Agora, na segunda metade do século III, estas iniciativas pessoais são cada vez mais coordenadas e em parte substituídas pela comunidade local. O bispo, até mesmo por reação aos efeitos de desintegração da heresia gnóstica, conquista a melhor sobre os mestres, como diretor da vida interna da comunidade e centro propulsor da sua atividade missionária. A comunidade é agora o sujeito evangelizador, a tal ponto que um erudito como Harnack, certamente não suspeito de simpatia pela instituição, possa afirmar: "Devemos ter por certo que a mera existência e a atividade constante das comunidades individuais foi o principal fator na propagação do cristianismo".

No final do terceiro século, a fé cristã penetrou praticamente todos os estratos da sociedade, já tem sua própria literatura em língua grega e uma, embora no início, em lingua latina; possui uma sólida organização interna; começa a construir edifícios sempre mais amplos, sinal do aumento do número de fiéis. A grande perseguição de Diocleciano, além das muitas vítimas, não fez nada mais que destacar o fato de que a força da fé cristã já era irreprimível. A última luta de braço entre o Império e o cristianismo é testemunha disso.

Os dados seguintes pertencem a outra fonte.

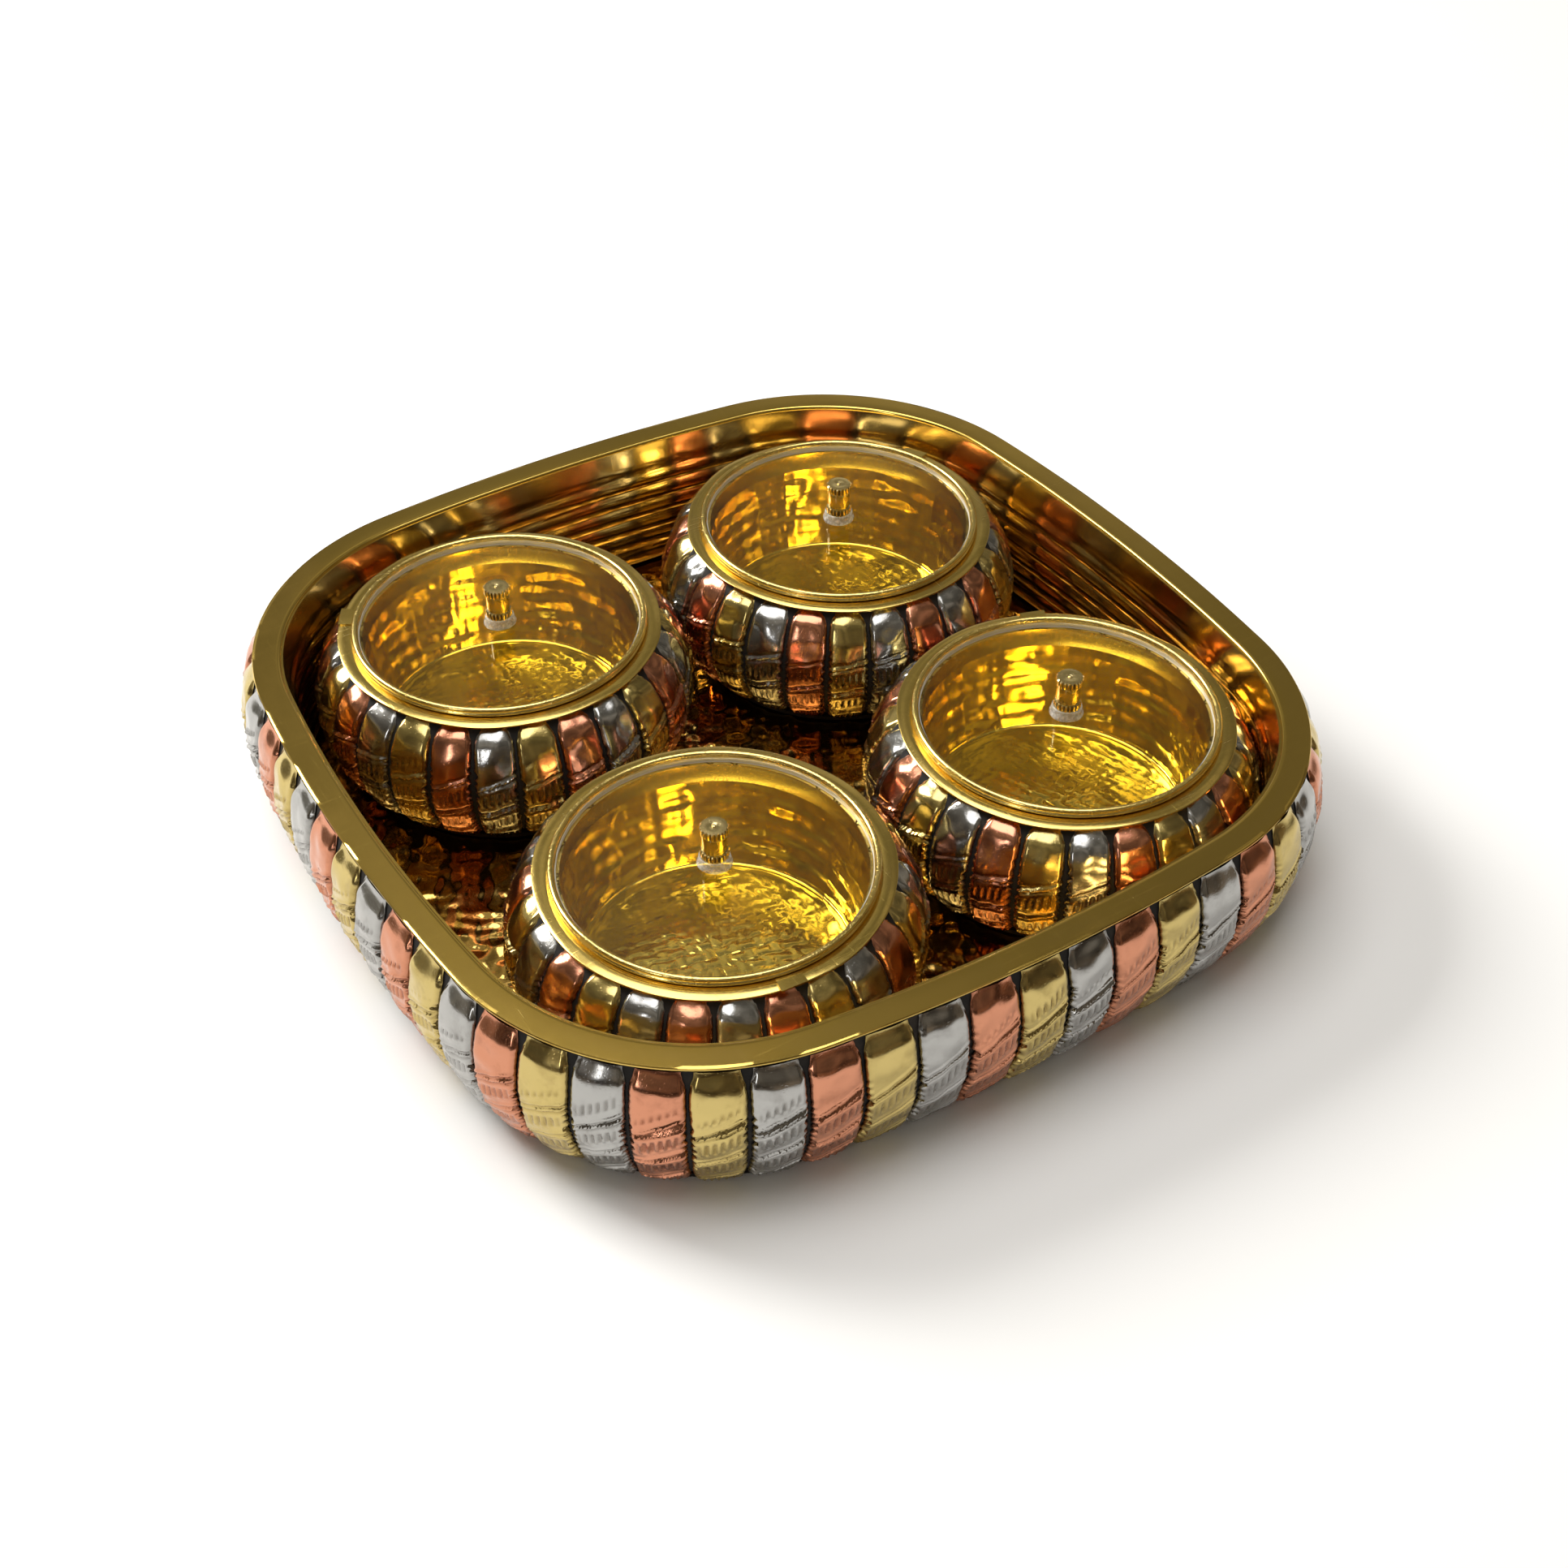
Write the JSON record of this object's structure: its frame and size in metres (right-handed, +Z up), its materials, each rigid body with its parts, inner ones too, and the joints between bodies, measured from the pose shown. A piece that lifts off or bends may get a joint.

No fundo, Constantino não vai fazer nada mais do que tomar nota dessa nova relação de forças. Não será ele que vai impor o cristianismo para o povo, mas o povo que vai lhe impor o cristianismo. Afirmações como aquelas de Dan Brown no romance "O Código Da Vinci" e de outros propagadores, segundo os quais foi Constantino, por razões pessoais, a transformar, com o seu edito de tolerância e com o concílio de Nicéia, uma obscura seita religiosa judaica na religião do império, são baseadas numa total ignorância dos fatos que precederam esses eventos.